For the material that follows, return exactly the lines from the one with "Write part 3" through the one with "the cream scar.", both ends included.

== == ==

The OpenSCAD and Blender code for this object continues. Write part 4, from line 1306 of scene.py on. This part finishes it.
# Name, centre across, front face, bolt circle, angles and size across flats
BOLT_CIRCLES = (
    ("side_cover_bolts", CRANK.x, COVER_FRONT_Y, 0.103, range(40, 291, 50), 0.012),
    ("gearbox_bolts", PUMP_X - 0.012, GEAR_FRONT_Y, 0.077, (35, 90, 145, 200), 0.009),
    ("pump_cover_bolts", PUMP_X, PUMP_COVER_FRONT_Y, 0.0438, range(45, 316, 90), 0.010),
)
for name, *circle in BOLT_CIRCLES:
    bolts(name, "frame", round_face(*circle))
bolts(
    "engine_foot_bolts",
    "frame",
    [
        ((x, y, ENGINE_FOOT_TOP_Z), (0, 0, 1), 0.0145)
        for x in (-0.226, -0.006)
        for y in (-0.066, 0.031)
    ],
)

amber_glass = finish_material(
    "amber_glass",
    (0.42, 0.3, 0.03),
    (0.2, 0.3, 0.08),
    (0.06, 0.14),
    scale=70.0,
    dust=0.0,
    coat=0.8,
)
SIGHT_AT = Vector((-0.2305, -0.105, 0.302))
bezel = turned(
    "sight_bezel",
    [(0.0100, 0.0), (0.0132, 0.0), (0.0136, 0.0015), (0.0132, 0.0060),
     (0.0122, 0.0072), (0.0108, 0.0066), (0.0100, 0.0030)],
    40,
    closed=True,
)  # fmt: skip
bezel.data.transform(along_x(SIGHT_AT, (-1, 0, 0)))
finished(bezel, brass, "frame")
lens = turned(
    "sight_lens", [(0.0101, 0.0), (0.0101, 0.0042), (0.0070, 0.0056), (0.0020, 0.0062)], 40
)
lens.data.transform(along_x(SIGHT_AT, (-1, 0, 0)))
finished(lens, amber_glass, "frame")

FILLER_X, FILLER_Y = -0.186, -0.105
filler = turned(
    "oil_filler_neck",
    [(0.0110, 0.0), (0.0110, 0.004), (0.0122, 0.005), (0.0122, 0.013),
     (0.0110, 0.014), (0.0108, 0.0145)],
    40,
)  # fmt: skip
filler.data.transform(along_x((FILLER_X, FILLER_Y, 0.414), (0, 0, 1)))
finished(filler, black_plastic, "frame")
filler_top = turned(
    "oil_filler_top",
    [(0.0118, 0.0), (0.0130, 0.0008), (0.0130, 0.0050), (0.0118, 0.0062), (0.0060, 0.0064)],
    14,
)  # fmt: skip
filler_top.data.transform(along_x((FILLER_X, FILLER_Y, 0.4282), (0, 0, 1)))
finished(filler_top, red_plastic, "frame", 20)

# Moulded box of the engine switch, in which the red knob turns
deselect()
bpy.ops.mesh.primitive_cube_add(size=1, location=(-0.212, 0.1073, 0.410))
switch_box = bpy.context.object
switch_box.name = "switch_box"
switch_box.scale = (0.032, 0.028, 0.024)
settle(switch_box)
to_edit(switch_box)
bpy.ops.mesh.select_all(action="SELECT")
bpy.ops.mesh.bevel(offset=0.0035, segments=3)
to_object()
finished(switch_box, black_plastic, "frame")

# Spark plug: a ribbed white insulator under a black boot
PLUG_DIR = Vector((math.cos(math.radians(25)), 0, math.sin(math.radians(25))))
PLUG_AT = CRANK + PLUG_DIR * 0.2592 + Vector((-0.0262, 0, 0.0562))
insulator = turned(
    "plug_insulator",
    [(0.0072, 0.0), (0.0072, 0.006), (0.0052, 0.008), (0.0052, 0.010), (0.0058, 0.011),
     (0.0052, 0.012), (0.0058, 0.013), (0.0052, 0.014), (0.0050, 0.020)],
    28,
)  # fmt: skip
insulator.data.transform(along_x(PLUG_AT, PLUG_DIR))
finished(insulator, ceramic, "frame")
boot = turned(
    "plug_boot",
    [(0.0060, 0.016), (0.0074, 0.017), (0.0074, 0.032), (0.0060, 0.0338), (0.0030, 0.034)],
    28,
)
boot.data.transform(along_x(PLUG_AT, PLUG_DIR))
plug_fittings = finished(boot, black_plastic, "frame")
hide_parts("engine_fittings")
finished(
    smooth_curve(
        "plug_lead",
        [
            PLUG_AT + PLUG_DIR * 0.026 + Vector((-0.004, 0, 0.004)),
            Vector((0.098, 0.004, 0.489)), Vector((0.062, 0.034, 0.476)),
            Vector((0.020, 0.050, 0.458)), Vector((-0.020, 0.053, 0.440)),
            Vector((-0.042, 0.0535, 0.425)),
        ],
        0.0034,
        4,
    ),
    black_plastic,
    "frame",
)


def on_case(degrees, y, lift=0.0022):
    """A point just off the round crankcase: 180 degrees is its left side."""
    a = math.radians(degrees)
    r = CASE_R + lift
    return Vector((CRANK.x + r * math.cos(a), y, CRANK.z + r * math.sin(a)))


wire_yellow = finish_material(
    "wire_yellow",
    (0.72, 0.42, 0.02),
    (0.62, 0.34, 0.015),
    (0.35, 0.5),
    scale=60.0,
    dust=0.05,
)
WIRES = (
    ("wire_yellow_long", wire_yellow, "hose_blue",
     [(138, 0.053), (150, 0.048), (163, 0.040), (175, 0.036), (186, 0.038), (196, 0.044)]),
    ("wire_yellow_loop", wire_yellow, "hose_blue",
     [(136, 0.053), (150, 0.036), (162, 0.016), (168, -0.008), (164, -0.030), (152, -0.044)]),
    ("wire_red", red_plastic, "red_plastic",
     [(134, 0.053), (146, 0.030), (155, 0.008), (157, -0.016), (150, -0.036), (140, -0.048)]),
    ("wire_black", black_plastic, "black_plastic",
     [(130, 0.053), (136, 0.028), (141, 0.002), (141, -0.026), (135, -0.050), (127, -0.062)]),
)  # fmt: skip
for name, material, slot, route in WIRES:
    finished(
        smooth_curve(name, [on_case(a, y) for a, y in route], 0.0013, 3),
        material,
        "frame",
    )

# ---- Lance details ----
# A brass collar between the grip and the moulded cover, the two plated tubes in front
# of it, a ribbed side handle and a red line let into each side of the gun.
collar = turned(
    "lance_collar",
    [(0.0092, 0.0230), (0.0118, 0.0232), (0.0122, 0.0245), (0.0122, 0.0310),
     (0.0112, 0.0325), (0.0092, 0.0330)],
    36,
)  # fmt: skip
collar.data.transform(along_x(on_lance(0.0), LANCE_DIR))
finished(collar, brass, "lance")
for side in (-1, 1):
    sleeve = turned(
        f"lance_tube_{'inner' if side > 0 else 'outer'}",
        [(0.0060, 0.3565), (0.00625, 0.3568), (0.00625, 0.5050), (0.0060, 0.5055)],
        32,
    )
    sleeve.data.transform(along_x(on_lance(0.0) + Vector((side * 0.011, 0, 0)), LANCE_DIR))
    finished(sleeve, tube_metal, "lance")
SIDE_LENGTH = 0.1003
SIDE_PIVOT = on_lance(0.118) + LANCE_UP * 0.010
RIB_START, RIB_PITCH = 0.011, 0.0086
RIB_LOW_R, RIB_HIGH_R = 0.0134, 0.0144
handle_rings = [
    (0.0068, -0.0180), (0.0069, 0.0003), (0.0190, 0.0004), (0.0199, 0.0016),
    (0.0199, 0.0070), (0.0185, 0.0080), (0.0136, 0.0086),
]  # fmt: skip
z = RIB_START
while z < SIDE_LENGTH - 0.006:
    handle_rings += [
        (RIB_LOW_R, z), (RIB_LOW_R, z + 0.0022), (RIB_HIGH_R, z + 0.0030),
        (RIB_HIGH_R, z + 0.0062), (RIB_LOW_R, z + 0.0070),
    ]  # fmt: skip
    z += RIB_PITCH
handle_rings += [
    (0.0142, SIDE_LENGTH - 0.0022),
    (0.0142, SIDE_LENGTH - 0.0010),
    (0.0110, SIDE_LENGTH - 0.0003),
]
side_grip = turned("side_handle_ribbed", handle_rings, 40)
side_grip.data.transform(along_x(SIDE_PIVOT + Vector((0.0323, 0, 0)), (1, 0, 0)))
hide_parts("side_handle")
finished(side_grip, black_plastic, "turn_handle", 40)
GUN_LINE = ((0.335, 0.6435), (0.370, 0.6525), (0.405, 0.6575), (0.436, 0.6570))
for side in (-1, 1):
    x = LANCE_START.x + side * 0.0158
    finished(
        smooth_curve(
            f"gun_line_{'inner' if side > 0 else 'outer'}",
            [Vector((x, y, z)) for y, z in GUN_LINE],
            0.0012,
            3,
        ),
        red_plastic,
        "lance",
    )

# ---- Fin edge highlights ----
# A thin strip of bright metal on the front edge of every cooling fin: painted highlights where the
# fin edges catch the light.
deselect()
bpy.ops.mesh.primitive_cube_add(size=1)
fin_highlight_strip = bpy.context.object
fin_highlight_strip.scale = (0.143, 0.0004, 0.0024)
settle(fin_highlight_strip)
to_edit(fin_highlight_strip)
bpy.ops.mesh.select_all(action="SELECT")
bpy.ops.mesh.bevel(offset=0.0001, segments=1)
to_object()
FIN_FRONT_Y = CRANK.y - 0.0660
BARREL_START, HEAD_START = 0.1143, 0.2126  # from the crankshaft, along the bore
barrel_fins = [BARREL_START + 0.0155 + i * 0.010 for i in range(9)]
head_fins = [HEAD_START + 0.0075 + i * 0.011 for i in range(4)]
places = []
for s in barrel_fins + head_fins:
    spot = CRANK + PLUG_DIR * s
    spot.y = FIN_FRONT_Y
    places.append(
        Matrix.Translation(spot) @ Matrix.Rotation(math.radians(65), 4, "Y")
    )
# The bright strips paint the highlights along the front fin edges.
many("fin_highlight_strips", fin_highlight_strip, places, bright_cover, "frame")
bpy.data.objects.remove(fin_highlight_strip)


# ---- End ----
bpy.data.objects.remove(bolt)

== == ==

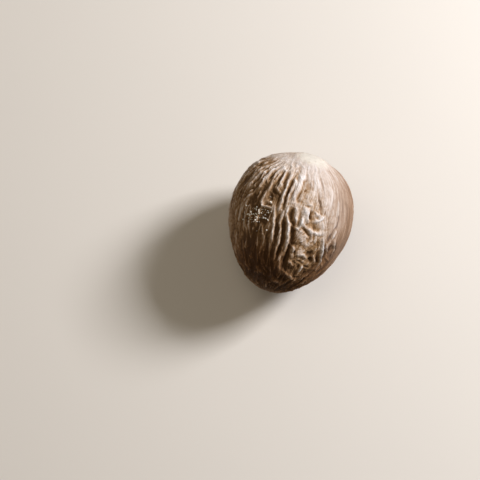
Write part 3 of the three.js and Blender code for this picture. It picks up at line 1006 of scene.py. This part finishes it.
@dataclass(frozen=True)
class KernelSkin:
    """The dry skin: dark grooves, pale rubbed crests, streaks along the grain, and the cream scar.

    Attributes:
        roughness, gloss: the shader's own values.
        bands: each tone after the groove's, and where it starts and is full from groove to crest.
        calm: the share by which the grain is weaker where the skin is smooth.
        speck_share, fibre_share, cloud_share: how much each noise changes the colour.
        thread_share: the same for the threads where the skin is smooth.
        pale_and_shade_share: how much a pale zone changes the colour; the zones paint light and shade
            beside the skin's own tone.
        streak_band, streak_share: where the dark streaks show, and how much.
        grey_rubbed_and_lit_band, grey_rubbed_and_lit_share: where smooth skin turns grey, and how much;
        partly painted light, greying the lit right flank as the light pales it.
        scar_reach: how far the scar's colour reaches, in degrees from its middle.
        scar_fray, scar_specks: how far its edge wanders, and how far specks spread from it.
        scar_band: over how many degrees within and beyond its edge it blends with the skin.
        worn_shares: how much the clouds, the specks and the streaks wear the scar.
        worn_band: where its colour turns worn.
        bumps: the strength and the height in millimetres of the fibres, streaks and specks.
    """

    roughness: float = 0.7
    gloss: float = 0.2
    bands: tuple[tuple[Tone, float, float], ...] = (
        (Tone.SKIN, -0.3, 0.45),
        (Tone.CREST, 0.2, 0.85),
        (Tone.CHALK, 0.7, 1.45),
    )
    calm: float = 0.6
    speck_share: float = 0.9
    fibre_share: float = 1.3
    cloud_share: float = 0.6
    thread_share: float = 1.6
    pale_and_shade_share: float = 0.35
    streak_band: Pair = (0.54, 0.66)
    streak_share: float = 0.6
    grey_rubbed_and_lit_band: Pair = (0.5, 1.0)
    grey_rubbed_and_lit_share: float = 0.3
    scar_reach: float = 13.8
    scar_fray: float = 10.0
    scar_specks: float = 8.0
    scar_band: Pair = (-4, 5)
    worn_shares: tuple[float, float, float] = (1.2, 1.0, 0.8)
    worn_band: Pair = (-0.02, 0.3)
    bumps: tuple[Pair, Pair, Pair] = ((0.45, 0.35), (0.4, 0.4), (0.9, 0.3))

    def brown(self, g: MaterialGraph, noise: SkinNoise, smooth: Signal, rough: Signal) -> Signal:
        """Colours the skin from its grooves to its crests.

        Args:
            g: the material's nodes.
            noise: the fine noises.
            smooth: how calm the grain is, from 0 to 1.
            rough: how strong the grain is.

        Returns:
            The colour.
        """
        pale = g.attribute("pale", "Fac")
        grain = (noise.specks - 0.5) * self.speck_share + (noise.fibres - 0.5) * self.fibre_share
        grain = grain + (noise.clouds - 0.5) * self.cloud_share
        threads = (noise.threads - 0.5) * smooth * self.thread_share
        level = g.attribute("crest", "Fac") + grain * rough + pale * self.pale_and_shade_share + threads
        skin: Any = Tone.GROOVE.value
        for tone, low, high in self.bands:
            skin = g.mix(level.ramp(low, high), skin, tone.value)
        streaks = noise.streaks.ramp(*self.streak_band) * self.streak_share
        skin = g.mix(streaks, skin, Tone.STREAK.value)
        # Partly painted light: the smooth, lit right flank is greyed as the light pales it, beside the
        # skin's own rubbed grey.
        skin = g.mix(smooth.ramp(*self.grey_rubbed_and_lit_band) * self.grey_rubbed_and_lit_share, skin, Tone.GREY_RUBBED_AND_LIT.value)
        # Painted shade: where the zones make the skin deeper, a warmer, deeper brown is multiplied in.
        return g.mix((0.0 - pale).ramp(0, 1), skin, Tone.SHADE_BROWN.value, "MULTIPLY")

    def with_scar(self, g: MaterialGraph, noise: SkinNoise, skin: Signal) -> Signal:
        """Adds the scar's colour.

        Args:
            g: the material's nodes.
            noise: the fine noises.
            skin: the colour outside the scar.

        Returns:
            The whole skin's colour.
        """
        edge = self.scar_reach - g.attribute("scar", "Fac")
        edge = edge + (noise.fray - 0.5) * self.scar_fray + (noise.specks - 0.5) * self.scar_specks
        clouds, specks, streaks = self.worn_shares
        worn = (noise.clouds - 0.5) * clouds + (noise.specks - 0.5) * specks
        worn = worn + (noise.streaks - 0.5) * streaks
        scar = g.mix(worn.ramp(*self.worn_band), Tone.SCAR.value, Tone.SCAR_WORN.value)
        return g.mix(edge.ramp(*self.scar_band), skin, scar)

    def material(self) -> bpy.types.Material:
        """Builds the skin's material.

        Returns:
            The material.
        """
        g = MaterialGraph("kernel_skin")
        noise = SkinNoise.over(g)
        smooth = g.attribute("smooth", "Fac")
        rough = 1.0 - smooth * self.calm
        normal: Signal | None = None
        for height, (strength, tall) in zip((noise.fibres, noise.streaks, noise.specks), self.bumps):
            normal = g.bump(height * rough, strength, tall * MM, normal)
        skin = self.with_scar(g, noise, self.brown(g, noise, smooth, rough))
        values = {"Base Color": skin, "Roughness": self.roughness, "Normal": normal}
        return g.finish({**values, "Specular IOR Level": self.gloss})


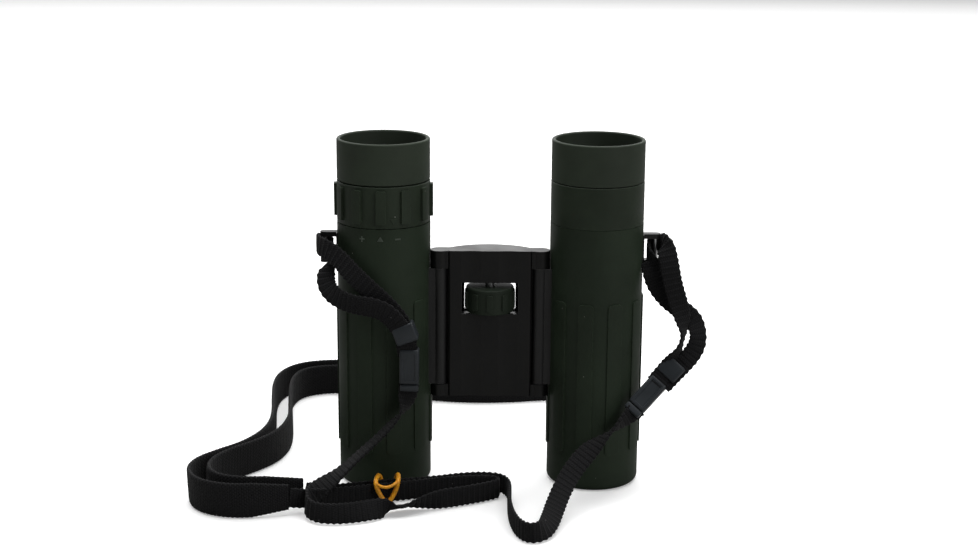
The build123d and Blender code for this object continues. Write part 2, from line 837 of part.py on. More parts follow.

== == ==

Exercise response —
Write part 3 of the three.js and Blender code for this picture. It picks up at line 1006 of scene.py. This part finishes it.
@dataclass(frozen=True)
class KernelSkin:
    """The dry skin: dark grooves, pale rubbed crests, streaks along the grain, and the cream scar.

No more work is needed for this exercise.